Harry Crews: Biographical Sketch
by Skip Hulett, Georgiana Librarian

Harry Eugene Crews was born June 7, 1935, in Bacon County, Georgia, to Myrtice (Haselden) Crews and Ray Hoyett Crews, a farmer who died from a heart attack when Harry was not yet two years old.
“When I was a boy,” Crews wrote, “stories were conversation and conversation was stories.” Stories became a refuge for Crews amid the poverty of his youth “in the worst hookworm and rickets part of Georgia.” A mysterious childhood paralysis; a horrible scalding accident; his mother’s second, turbulent marriage and divorce from a drunken uncle whom Crews had been led to believe was his natural father; shuttled back and forth as his mother tried to raise he and an older brother, earning a living in a factory ghetto of Jacksonville, Florida—these and other experiences would feed his desire to imagine, to create and, ultimately, to write.
Defying the odds for someone with his background, and all the while writing “like a house afire” and driven to become a novelist, Crews went on to serve in the Marine Corps and taught high-school and junior-college English with a master’s degree in education from the University of Florida. (Ironically, Crews notes, he was denied admission to the UF graduate English program, in which he would later be invited to teach and from which he would retire a full professor in 1997.) A protégé of novelist Andrew Lytle, Crews managed to break into print with his first short story publication, in the Sewanee Review, in 1962. He did not publish his first novel, The Gospel Singer, until 1968, when he was 32; after that, however, he published at the rate of nearly a novel a year for eight years. In the 1970s he began writing for Playboy and other magazines, wrote a monthly column for Esquire and, encouraged by movie producers who were optioning his novels, he began writing screenplays, both original and based on his own works. To date, none of his screenplays have been produced; only one of his novels has made the leap to film, A Hawk Is Dying (2006). In 1978 Harper & Row published, to considerable, enduring acclaim, Crews’ memoir of his youth, A Childhood: The Biography of a Place. Two compilations of his nonfiction work, Blood and Grits and Florida Frenzy were issued in 1979 and 1982
A decade characterized by drug and alcohol abuse and creative lapses ended in 1987 with the publication of Crews’ ninth novel, All We Need of Hell. In the two decades since then he has published eight more novels—the most recent in 2006, An American Family: the Child with the Curious Marking.

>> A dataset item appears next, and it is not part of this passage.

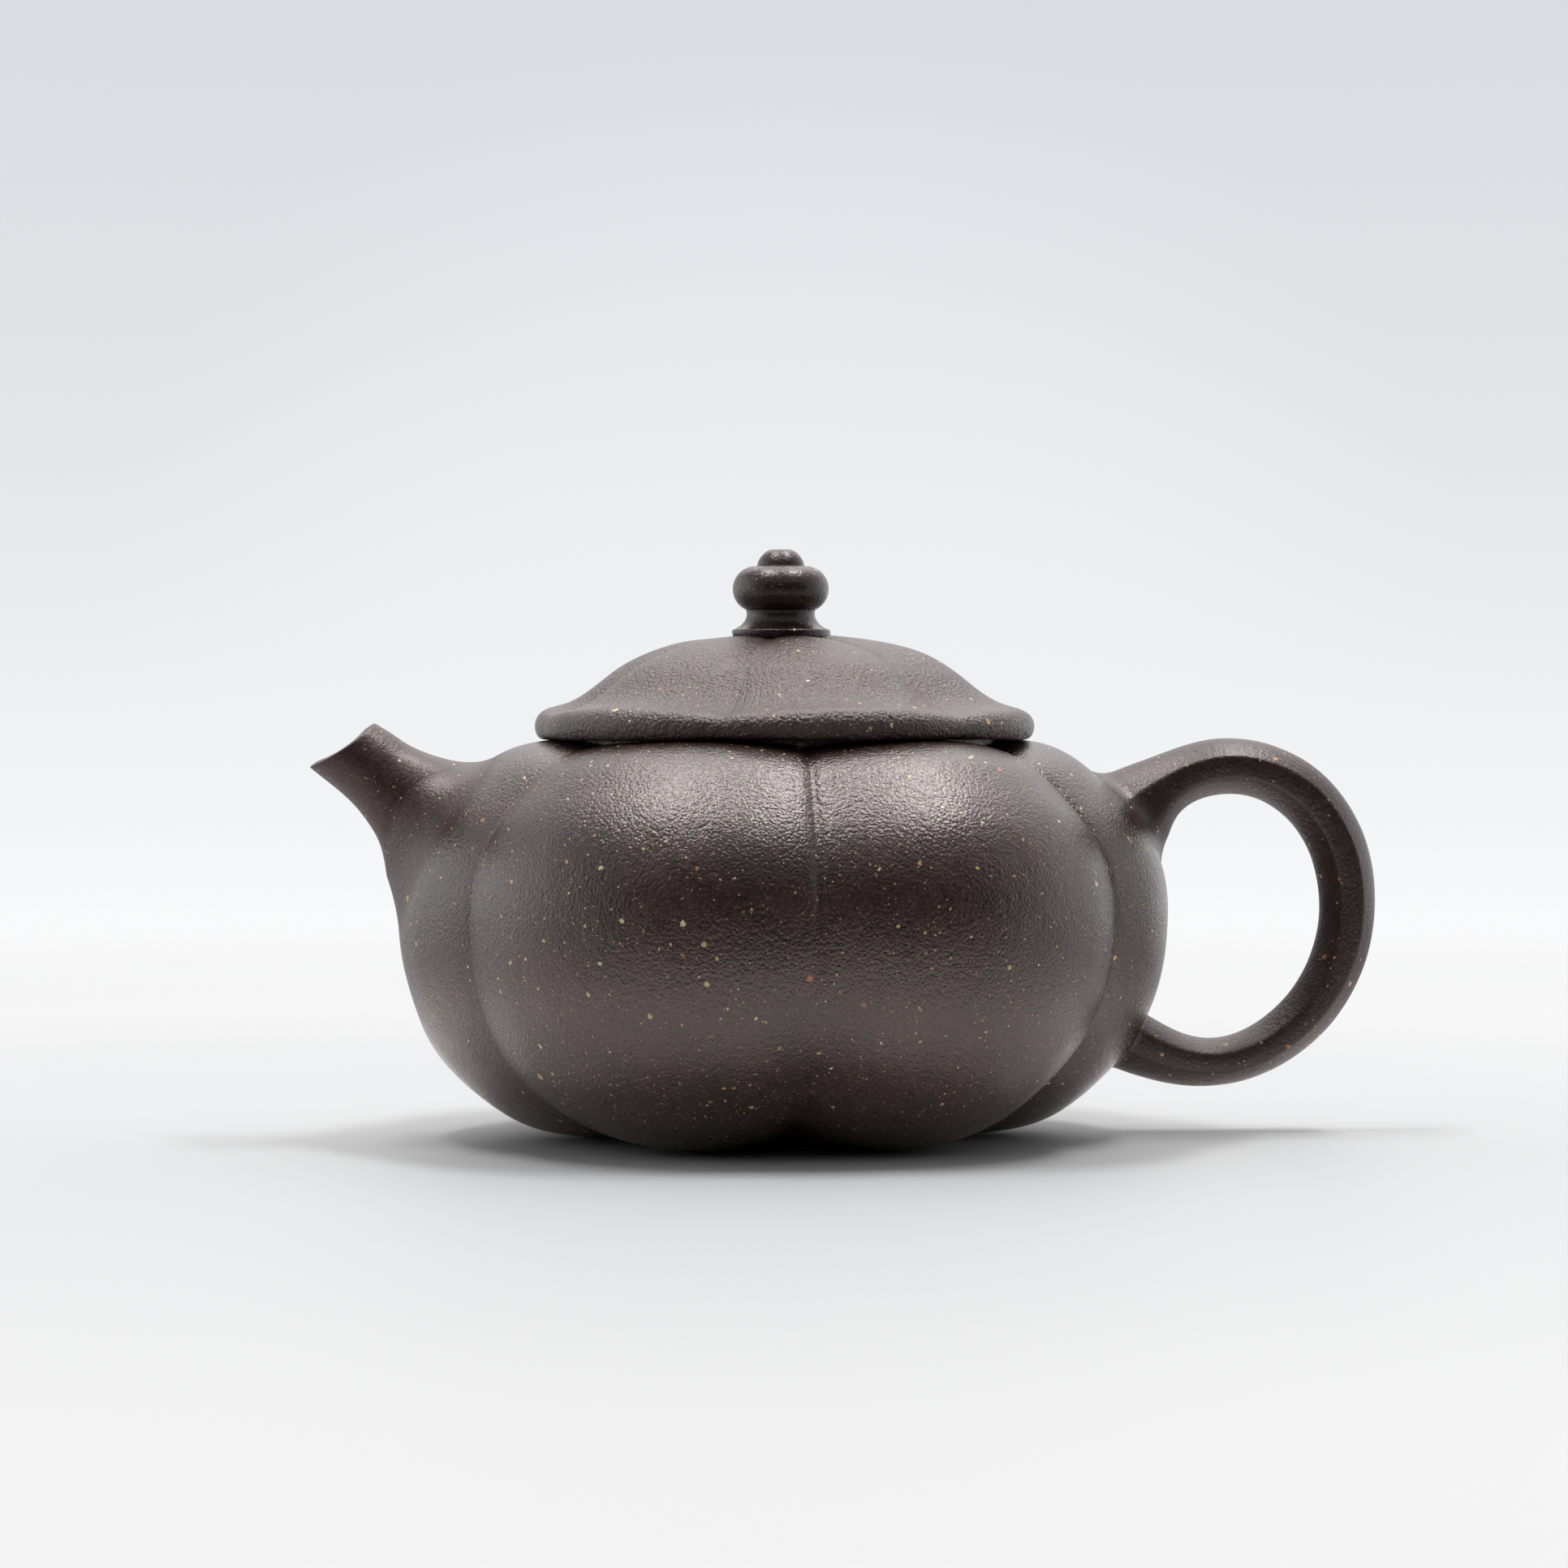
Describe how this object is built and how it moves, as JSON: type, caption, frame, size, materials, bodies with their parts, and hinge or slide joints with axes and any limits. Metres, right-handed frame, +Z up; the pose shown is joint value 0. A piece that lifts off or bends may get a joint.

Published abroad in the U. K. since 1972, Crews’ works have been translated into Dutch, Italian, French, Basque, Hebrew, and German. In 2002, the University of Georgia Libraries honored Harry Crews for his literary output, inducting him into the library’s Georgia Writers Hall of Fame.
Crews has been married twice, both times to Sally Ellis (and twice divorced). Their first son, Patrick Scott Crews, died in an accidental drowning in 1964, and their other son, Byron Jason Crews, is a blues guitarist and playwright who teaches English at Wright State University. A grandfather in his 72nd year, Crews continues to live and write in Gainesville, Florida, where he is at work on a novel set in the 1940s in the Springfield Section of Jacksonville, Florida.